The setting is April, 1805, during the Napoleonic Wars, and the Surprise is far from the main fight - on the far side of the world, you might almost say, except that she'll end up going even farther, so it's best not to be premature. Her mission, as assigned to the eminently capable Captain Jack Aubrey (Russell Crowe), is to track down the French privateer Acheron, known to be haunting the coast of Brazil, way the hell out there in the Americas. Aubrey pursues this mission with a zeal that starts to go beyond mere duty to orders; his crew, in fact, are starting to regard him as an out-and-out Ahab, or they would if Moby Dick existed yet in 1805. The only person willing to call him out to his face is his dear friend, the ship's doctor and resident naturalist Stephen Maturin (Paul Bettany), but Aubrey's matter-of-fact conviction that the Acheron, unchecked, could devastate the British whaling fleet and otherwise wreak hell on the British maritime effort against Napoleon carries the day. When the time comes, every man on the Surprise is ready to give their all to the fight, even coming up with some of the cunning schemes Aubrey puts into play to beat the faster, more maneuverable, and better-armed Acheron.

That story, as synthesised from several books in a 20-volume, 30-year series authored by Patrick O'Brian, is perfectly, absolutely fine. It is undoubtedly best if you wander into the film already interested in British military history in the early 19th Century, and the legacy of the British Navy during that period especially. But one of the things Master and Commander is particularly good at is finding away to make you interested in all of that even if you weren't in the first place: a peculiar combination of poetic diffusion and blunt, hammy physicality get one all worked up in the material initially, and the importance that the characters ascribe to the events does the rest to make.

Let us not make too many claims for the wartime story, though: it's not a first-order priority of Weir as director, nor as co-writer alongside John Collee. The tensions and conflict of the Surprise's pursuit of the Acheron are humming noise in the background for the most part, while the film draws our primary attention in much closer. It's a character study far more than it's ever a war drama, though "character study" is at least partially misleading. "Study of relationships between characters" is closer.
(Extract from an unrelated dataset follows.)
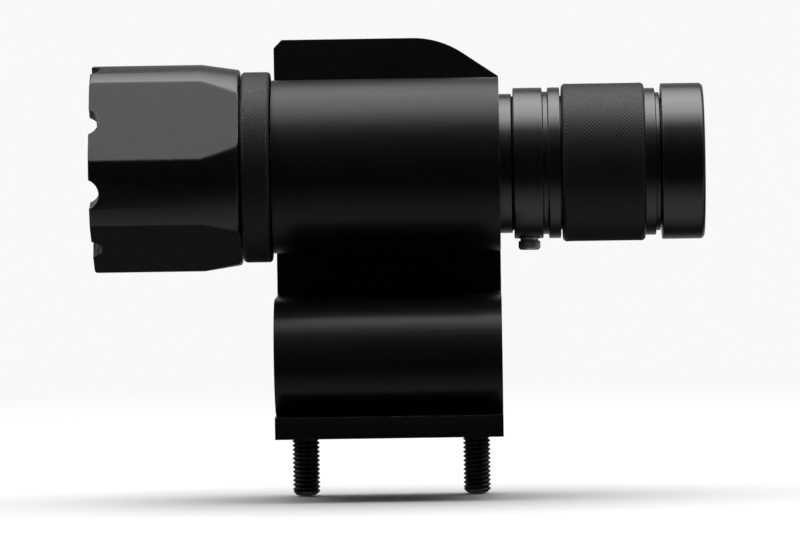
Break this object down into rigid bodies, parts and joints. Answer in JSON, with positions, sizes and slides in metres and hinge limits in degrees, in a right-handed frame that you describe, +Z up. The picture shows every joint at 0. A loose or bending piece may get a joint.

Aubrey and Maturin are both, in themselves, tremendously well-defined figures, with Crowe and Bettany's tremendously undervalued performances shining in the creation of living human beings with rich interior lives, but who also feel like they were alive and feeling and thinking in 1805, rather than 2003. That's a great achievement, but Master and Commander isn't, as such, about Aubrey and/or Maturin. The protagonist is, rather, a sort of composite "Aubrey and Maturin" unit; while Aubrey is always positioned as the main character, and the casting of Crowe near his all-time peak of popularity against the functionally unknown Bettany only helps with that, it's less the captain as the isolated man of wisdom and action who emerges as the hero of the film, than the synthesis of knowledge, leadership, and caution that comes from Aubrey relying upon Maturin to be his conscience and devil's advocate.

Meanwhile, the crew itself emerges as a similar composite figure: while several members of the crew are given moments that set them apart, or entire plot arcs that are complete in and of themselves, and wholly unrelated to the Aubrey-Maturin spine of the film, it's the idea of a conglomeration of individuals that drives the film as much as those individuals itself. The key idea in Weir's cinema, I think, present in some form in virtually all of his best films, is the functioning of an isolated social unit: the boarding school in Picnic at Hanging Rock, the TV studio village of The Truman Show, the Amish community in Witness, to name three. There's no more automatically isolated place on Earth than on the crew of a ship at sea in the era before electronic communication, and Master and Commander presents and even more purified vision of that isolation than most tall ship movies: other than a few cursory shots, there are no attempts to look at the world outside of the Surprise, or to contextualise her within the world she inhabits. The vast majority of the images in the film are from onboard the ship and pointed inwards. We are bound up with the crew, and we are invited to watch it in great detail as the individual members engage with their individual tasks, and the moment-by-moment rhythm of life drowns out the nominal A-plot about chasing the Acheron.

This serves, of course, to position the film as something of a slice-of-life drama about people who lived 198 years before its premiere, though what I'm always surprised to remember about Master and Commander, beneath the precision of its you-are-there sound mix and the evocatively fleshed-out character lives is that it's not overly concerned with realism. Not that I have any doubt, based solely on the copious onscreen evidence, that Wendy Stites's costumes and William Sandell's production design are thoroughly researched, or at least anxious to give the illusion of an immaculately worked-out reality. Generally, however, the visuals are detached from reality in a certain way. It's clearest in the scattered effects shots of CGI ships upon a CGI ocean, which are not photorealistic and frankly don't give the impression that photorealism was a goal: they resemble period-specific paintings more than 21st Century cinema. And having noticed that, the same motif pops up all over Russell Boyd's cinematography, with its narrow range of thickly saturated colors, and the kinds of compositions that get trotted out.

So where we end up with all of this is a film that traffics, somewhat, in History Come To Life, full of characters whose behavior and depth suggest that they do not regard themselves as historical, but simply normal, everyday people; at the same time, the resolute allergy to even the slightest anachronism in word or deed, and the painterly visuals going at skewed angles to anything truly realist in effect, keep the film at a firm remove from we moderns watching it. It ends up being a meditation on history as much as anything: a reckoning between us and our awareness of how life used to be, along with the similarities and differences between then and now. Mind you, this historical exercise is in the middle of a thoroughly engaging action-adventure, with a couple absolutely marvelous sea battle setpieces focused on the decks of ships rather than the spaces between ships. And that's part of the tremendous success of Master and Commander: it's so much fun to watch that the fact it's also quite ingenious and crafty can be surprisingly difficult to notice.